Shurley: Cotton Makes a Hard Landing

Shurley: Cotton Makes a Hard Landing

Apparently, USDA’s September numbers took the market by surprise. I don’t quite understand why that should have been the case, but apparently it was. To a lot of folks that know cotton and keep a close eye on things, the September numbers were not really that much of a surprise. It was expected that the numbers might reflect higher planted acres and higher yield, but not yet reflect the impacts of Hurricane Harvey.

This is why the move back to 75 cents on December futures was considered to be a good late-season pricing opportunity. As expected, it will now be the October report before USDA numbers reflect Harvey and, now, Irma impacts. Of course, other sources will provide loss estimates in the interim. As more is known and if the crop does eventually get smaller, prices could still rally to recover some of this week’s decline.


I’m surprised the market has not yet reacted to Irma. The Georgia crop, currently estimated at 2.7 million bales, was hit by heavy rain and sustained high winds. There will be yield losses due to twisted and down stalks, and from branches and lint blown from open bolls to the ground.

The week started out with a wild Monday (September 11), with December ranging from 75.45 to 71.59 cents before closing at 72.11 – down 2.48 cents. This was before Tuesday’s report, when December was down the limit to 69.11 cents. Since then, December seems to have “landed” at that 69-cent area.

So, we’re back pretty much where we were pre-Harvey. If the 68 to 69 cent area holds moving forward, any rally will be challenged around the 71 to 72 cent area.

The U.S. crop is now estimated at 21.76 million bales – 1.21 million bales higher than the August estimate. Acres planted were increased 560,000 acres, acres to be harvested increased 460,000, and yield increased from 892 to 908 lbs per acre.

This month’s report revised acres planted from the first estimates made back in June. Acreage was revised up in 14 states, including a roughly 300,000-acre increase in Texas, 110,000-acre increase in Oklahoma and 80,000 in Mississippi. Georgia plantings were revised down 60,000 acres.

The projected U.S. yield was revised up to 908 lbs per acre. Yield was increased in 14 states, including sizable increases in Kansas, Mississippi, Oklahoma and Virginia. Acres to be harvested, yield, and total production are subject to further revision as the aftermath of Harvey and Irma continue to be deciphered.

The market will continue to be volatile and uncertain, as U.S. production and fiber quality are both big unknowns.

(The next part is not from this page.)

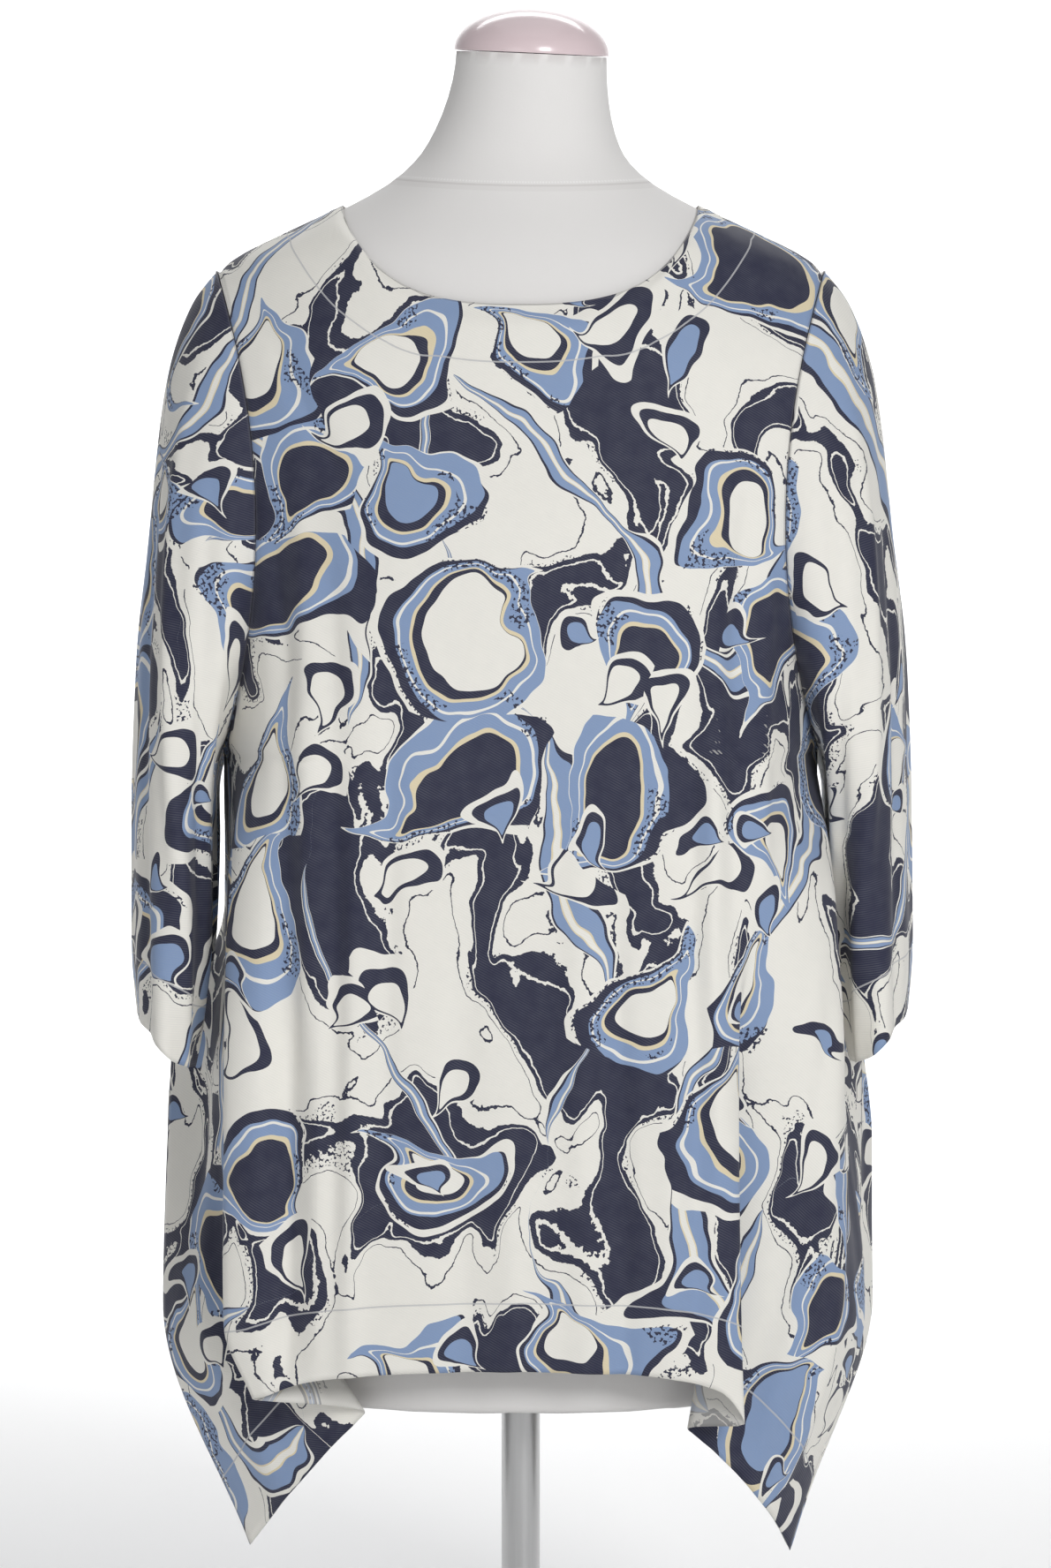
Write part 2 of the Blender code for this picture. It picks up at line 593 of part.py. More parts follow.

Elsewhere in this week’s supply and demand estimates:

  • Projected U.S. exports for the 2017 crop marketing year were raised 700,000 bales, reflecting the larger available supply.
  • Production was increased in Australia, Brazil, and India.
  • China’s expected imports were increased 100,000 bales. Production and Use were unchanged.
  • Imports were also increased for Pakistan, Indonesia, Thailand, Bangladesh and Vietnam – 550,000 bales in total.
  • World use was raised 350,000 bales and is now projected to be 117.75 million bales for 2017-18. If realized, this would be 3.6% above last season.

Export sales for the 2017 crop year have been doing well. As of September 7, sales total 7.25 million bales – 49% of USDA’s projection for the crop marketing year. For the 7-day period ending September 7, sales were slow – only 71,000 bales compared to approximately 123,000 bales for the prior period.

Many growers are adversely affected by Harvey and Irma. Both yield and fiber quality are unknown. This week’s price decline adds further injury. The U.S. crop will likely get smaller with the October numbers, but it may still be in the neighborhood of 20 million bales.

If the crop gets smaller as estimates are revised to reflect Harvey and Irma, prices should show some improvement, especially if exports continue to do well. Prices will be volatile, and a range of mostly 67 to 72 cents is likely over the next couple of months depending on how everything plays out both here and abroad.